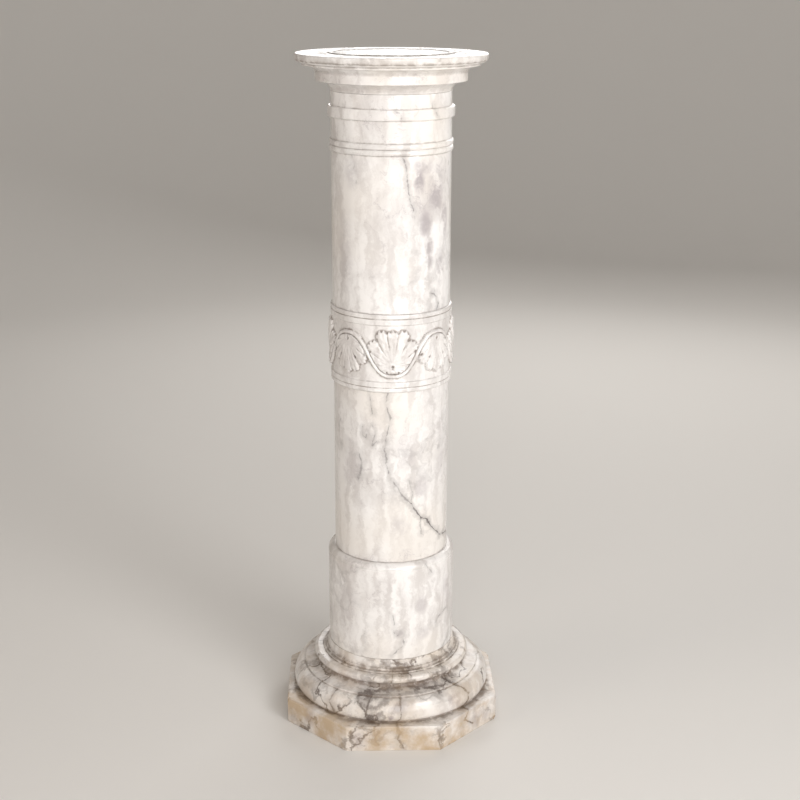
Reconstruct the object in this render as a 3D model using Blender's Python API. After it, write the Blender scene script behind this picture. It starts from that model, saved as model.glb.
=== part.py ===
"""A turned marble pedestal column: octagonal plinth and moulded base, foot drum, two plain shafts parted by a
band carved with a running vine, and a round moulded cap. Metres, +Z up, standing on the floor at the origin.
The front, with an upright leaf in the middle, faces -Y."""

import math

import bmesh
import bpy
from mathutils import Vector, geometry

# Thin dry joint between two stacked blocks
JOINT = 0.0003
# Points closer than this are one point
WELD = 0.000002

# Heights of the base block's mouldings, from the floor up
PLINTH_HEIGHT = 0.0430
QUIRK_HEIGHT = 0.0025
TORUS_HEIGHT = 0.0331
LOW_FILLET_HEIGHT = 0.0029
SCOTIA_HEIGHT = 0.0116
BEAD_HEIGHT = 0.0112
STEP_HEIGHT = 0.0024
HIGH_FILLET_HEIGHT = 0.0040
COVE_HEIGHT = 0.0133

# Heights of the blocks above the base
DRUM_HEIGHT = 0.1640
LOWER_SHAFT_HEIGHT = 0.2814
UPPER_SHAFT_HEIGHT = 0.3226

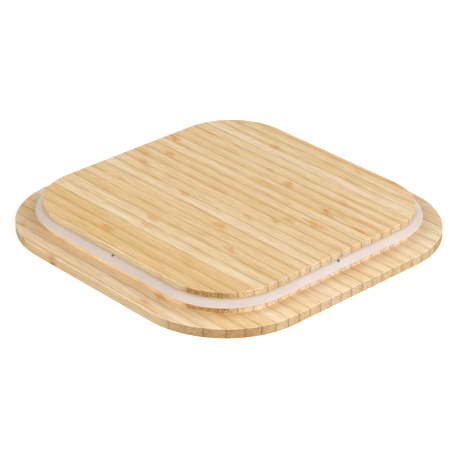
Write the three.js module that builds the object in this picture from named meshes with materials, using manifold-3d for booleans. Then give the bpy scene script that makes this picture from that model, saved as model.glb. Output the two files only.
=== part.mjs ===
// Bamboo lid of a square food container, lying on its cover with the plug and the seal on top.
// Millimetres, +Z up. The origin is the centre of the cover's outer face, which lies on z = 0.
//
// The board is glued up from upright bamboo strips that run along X. It is then cut to a wide cover
// with a smaller plug on it, and a groove is cut round the plug. One silicone ring sits in the groove.
// All outlines are the cover's rounded square, moved inwards by an inset.

import * as THREE from 'three';
import { mergeVertices } from 'three/addons/utils/BufferGeometryUtils.js';
import Module from 'manifold-3d';

// The cover is the wide plate that closes the container.
const COVER_SIDE = 150;
const COVER_CORNER = 39.8;
const COVER_THICKNESS = 4.3;

// The plug goes into the container, and its ledge rests on the container's rim.
const LEDGE_WIDTH = 11.85;
const BOARD_THICKNESS = 13.6;
const FLANGE_THICKNESS = 2.6;

// The groove holds the seal, under the plug's flange.
const GROOVE_HEIGHT = 3;
const GROOVE_DEPTH = 3;

// The seal has a square root in the groove and a lip that slopes out and down from the flange.
const SEAL_GAP = 0.15;
const LIP_REACH = 3.25;
const LIP_EDGE_Z = 8.7;
const LIP_ROOT_THICKNESS = 1.5;
const LIP_EDGE_THICKNESS = 0.75;
const DIMPLE_RADIUS = 1.05;
const DIMPLE_DEPTH = 1;
const DIMPLE_REACH = 0.25;

// The glue joints between strips are one strip pitch apart.
const STRIP_PITCH = 5.84;
const FIRST_JOINT = -73.82;
const STRIP_COUNT = 27;

// The arrises are broken by a small chamfer.
const CHAMFER = 0.25;

const CORNER_STEPS = 20;
const DIMPLE_STEPS = 16;

const COVER_HALF = COVER_SIDE / 2;
const CORNER_CENTRE = COVER_HALF - COVER_CORNER;
const PLUG_HALF = COVER_HALF - LEDGE_WIDTH;
const NECK_INSET = LEDGE_WIDTH + GROOVE_DEPTH;
const NECK_HALF = COVER_HALF - NECK_INSET;
const FLANGE_Z = BOARD_THICKNESS - FLANGE_THICKNESS;
const GROOVE_Z = FLANGE_Z - GROOVE_HEIGHT;

const BAMBOO_TONES = ['#e9cf9f', '#e2c391', '#dcb984'];
const BAMBOO_ROUGHNESS = 0.6;
const SILICONE_COLOUR = '#dcd5d3';
const SILICONE_ROUGHNESS = 0.45;

const wasm = await Module();
wasm.setup();

// One loop round the rounded square, at an inset from the cover's edge and at a height.
function loop(inset, z) {
  const radius = COVER_CORNER - inset;
  const points = [];
  for (let quarter = 0; quarter < 4; quarter += 1) {
    const middle = (quarter + 0.5) * Math.PI / 2;
    const centreX = Math.sign(Math.cos(middle)) * CORNER_CENTRE;
    const centreY = Math.sign(Math.sin(middle)) * CORNER_CENTRE;
    for (let step = 0; step <= CORNER_STEPS; step += 1) {
      const angle = (quarter + step / CORNER_STEPS) * Math.PI / 2;
      points.push([centreX + radius * Math.cos(angle), centreY + radius * Math.sin(angle), z]);
    }
  }
  return points;
}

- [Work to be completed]
All lines from the beginning of the material above through the one with "import math" need to be returned exactly; please return those and only those.

- [The output]
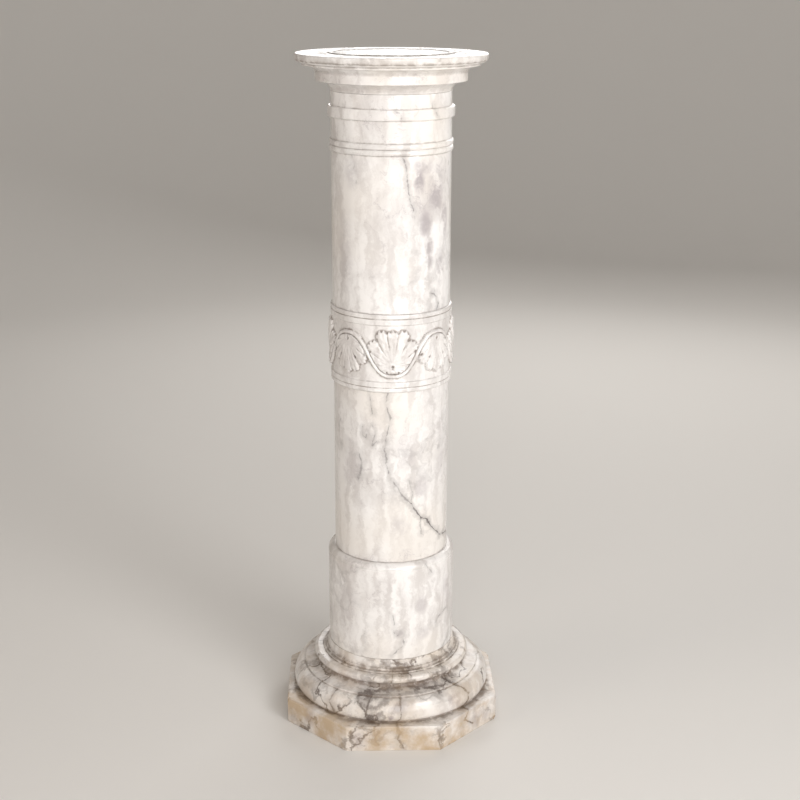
Reconstruct the object in this render as a 3D model using Blender's Python API. After it, write the Blender scene script behind this picture. It starts from that model, saved as model.glb.
=== part.py ===
"""A turned marble pedestal column: octagonal plinth and moulded base, foot drum, two plain shafts parted by a
band carved with a running vine, and a round moulded cap. Metres, +Z up, standing on the floor at the origin.
The front, with an upright leaf in the middle, faces -Y."""

import math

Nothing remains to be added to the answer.